[Exercise prompt]
Exactly as they appear, copy the lines of the listing from the one containing "Reconstruct the object" through the final line, both included, and nothing else.

^^^^^^^^^^^^^^^^

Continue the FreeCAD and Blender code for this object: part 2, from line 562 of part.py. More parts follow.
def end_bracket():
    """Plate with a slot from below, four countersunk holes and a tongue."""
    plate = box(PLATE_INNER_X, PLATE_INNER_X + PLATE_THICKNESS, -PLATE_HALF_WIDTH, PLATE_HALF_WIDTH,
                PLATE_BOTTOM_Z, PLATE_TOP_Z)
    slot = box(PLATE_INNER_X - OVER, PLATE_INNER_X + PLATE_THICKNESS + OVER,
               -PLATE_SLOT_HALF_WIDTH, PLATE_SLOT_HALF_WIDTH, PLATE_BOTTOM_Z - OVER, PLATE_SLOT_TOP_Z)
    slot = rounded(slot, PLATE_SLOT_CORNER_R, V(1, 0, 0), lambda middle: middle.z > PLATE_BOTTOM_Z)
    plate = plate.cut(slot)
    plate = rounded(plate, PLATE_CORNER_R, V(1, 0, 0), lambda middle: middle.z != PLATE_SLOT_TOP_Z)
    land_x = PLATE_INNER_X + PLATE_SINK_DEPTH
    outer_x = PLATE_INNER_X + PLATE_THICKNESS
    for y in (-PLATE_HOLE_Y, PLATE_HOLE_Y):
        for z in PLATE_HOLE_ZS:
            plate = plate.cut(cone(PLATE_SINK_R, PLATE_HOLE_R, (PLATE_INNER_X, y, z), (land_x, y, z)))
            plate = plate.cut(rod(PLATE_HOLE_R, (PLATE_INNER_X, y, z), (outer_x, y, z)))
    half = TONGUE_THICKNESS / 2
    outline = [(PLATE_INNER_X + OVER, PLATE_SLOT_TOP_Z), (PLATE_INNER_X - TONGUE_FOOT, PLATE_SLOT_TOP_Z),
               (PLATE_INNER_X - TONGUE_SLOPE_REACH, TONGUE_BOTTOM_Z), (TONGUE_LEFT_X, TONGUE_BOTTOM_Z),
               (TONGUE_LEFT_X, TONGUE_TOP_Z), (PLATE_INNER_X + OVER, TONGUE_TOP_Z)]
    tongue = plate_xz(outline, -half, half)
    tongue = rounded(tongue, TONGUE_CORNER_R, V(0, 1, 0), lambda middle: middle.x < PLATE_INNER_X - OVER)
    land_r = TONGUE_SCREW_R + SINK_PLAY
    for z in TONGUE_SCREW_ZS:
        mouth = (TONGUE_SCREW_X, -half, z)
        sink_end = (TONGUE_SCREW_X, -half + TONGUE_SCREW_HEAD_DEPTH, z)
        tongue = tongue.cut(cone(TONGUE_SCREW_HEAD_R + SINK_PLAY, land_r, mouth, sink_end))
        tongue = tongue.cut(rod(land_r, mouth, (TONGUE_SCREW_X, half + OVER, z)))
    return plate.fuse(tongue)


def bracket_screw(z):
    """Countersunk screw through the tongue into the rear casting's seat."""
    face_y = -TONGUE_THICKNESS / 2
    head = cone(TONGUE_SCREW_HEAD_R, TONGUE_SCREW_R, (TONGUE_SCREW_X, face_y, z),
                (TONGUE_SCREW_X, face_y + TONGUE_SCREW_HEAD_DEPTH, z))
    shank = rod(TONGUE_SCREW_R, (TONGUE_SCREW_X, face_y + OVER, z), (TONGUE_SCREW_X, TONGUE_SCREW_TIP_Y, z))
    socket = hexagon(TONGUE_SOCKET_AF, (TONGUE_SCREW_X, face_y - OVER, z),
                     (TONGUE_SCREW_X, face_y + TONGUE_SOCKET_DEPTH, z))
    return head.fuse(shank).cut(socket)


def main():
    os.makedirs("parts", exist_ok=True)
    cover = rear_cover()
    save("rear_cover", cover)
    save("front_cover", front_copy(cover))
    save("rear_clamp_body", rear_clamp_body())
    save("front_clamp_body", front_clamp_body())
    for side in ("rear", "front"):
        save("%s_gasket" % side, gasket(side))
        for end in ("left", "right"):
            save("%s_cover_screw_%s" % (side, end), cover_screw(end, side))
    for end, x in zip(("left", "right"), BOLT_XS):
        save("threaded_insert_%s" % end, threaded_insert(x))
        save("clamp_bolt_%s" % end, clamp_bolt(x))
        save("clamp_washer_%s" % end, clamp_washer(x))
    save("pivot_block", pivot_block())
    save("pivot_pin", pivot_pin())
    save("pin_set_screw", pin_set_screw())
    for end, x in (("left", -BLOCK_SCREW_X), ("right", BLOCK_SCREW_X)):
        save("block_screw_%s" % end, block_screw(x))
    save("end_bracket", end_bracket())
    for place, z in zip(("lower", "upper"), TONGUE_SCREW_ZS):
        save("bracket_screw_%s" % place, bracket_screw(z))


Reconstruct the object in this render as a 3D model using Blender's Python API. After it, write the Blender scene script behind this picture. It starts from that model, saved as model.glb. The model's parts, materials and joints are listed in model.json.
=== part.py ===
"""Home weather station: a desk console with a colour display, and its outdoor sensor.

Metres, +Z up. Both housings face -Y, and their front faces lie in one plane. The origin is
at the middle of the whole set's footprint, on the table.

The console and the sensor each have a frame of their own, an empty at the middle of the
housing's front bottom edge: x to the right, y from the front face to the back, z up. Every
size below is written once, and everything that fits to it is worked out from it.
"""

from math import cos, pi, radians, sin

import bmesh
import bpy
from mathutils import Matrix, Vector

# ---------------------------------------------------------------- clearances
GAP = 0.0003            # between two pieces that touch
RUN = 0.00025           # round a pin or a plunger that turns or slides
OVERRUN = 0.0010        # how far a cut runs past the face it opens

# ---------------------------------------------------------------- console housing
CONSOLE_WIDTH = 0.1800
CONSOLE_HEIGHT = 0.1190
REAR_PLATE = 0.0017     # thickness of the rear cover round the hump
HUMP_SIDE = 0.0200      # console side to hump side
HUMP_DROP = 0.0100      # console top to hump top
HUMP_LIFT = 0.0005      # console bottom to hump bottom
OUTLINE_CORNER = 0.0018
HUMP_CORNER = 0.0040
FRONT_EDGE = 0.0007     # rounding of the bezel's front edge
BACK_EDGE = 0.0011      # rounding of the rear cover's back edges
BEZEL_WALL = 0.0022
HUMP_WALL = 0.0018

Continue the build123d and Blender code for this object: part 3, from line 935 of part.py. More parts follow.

^^^^^^^^^^^^^^^^

[Correct result]
Reconstruct the object in this render as a 3D model using Blender's Python API. After it, write the Blender scene script behind this picture. It starts from that model, saved as model.glb. The model's parts, materials and joints are listed in model.json.
=== part.py ===
"""Home weather station: a desk console with a colour display, and its outdoor sensor.

Metres, +Z up. Both housings face -Y, and their front faces lie in one plane. The origin is
at the middle of the whole set's footprint, on the table.

The console and the sensor each have a frame of their own, an empty at the middle of the
housing's front bottom edge: x to the right, y from the front face to the back, z up. Every
size below is written once, and everything that fits to it is worked out from it.
"""

from math import cos, pi, radians, sin

import bmesh
import bpy
from mathutils import Matrix, Vector

# ---------------------------------------------------------------- clearances
GAP = 0.0003            # between two pieces that touch
RUN = 0.00025           # round a pin or a plunger that turns or slides
OVERRUN = 0.0010        # how far a cut runs past the face it opens

# ---------------------------------------------------------------- console housing
CONSOLE_WIDTH = 0.1800
CONSOLE_HEIGHT = 0.1190
REAR_PLATE = 0.0017     # thickness of the rear cover round the hump
HUMP_SIDE = 0.0200      # console side to hump side
HUMP_DROP = 0.0100      # console top to hump top
HUMP_LIFT = 0.0005      # console bottom to hump bottom
OUTLINE_CORNER = 0.0018
HUMP_CORNER = 0.0040
FRONT_EDGE = 0.0007     # rounding of the bezel's front edge
BACK_EDGE = 0.0011      # rounding of the rear cover's back edges
BEZEL_WALL = 0.0022
HUMP_WALL = 0.0018

Continue the build123d and Blender code for this object: part 3, from line 935 of part.py. More parts follow.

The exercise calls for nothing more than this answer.